2 of 320 comments (clear)

  1. For the same reason... by Chris+Mattern · · Score: 1, Offtopic

    ...it hasn't taken off in TV, video games (how many people with a 3DS just leave the 3D turned off all the time? I do), or even in movies aside from a few isolated successes. Because it's inconvenient, expensive, and doesn't add anything really compelling.

  2. nobody cares by argStyopa · · Score: 0, Offtopic

    3d hasn't 'taken off' for television or computer games (or really even movies) despite million$ in promotion and efforts to sell new hardware.

    3d is really a solution in search of a problem, particularly on the web.

    The fact is that 3d today badly suffers from perspective and quality issues, and most consumers see it as pointless fluff.

    In my own narrow perspective (see what I did there?) I have minor amblyopia so I TRULY don't care (obviously, I'm part of a small minority with this). I *can* force it so I can see things in 3d without too much effort. Nevertheless, I've occasionally gone to 3d movies and been totally unimpressed.*

    *an experience shared by my binocularly-functional friends.

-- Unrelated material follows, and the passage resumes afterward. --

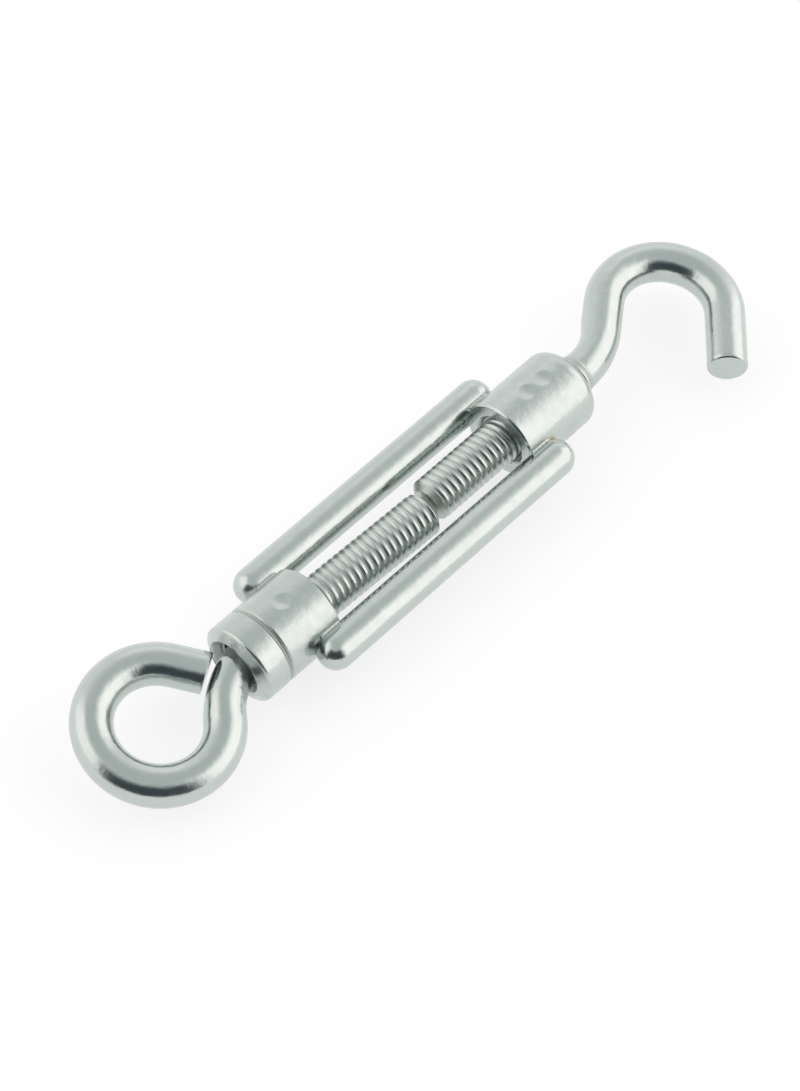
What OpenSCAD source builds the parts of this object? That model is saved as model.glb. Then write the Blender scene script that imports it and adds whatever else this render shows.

    For movies, it's astonishing to me that they'll spend dozens of million$ on meticulous art design and set work to make sure the slightest detail is accurate in a film, and on imax theaters with fantastically comfortable seating and near-perfect sound...and then present it in a format that suffers badly from ghosting, bad lateral/peripheral perspective, and force the audience to watch in tremendously uncomfortable disposable, usually scratched-to-hell 3d glasses.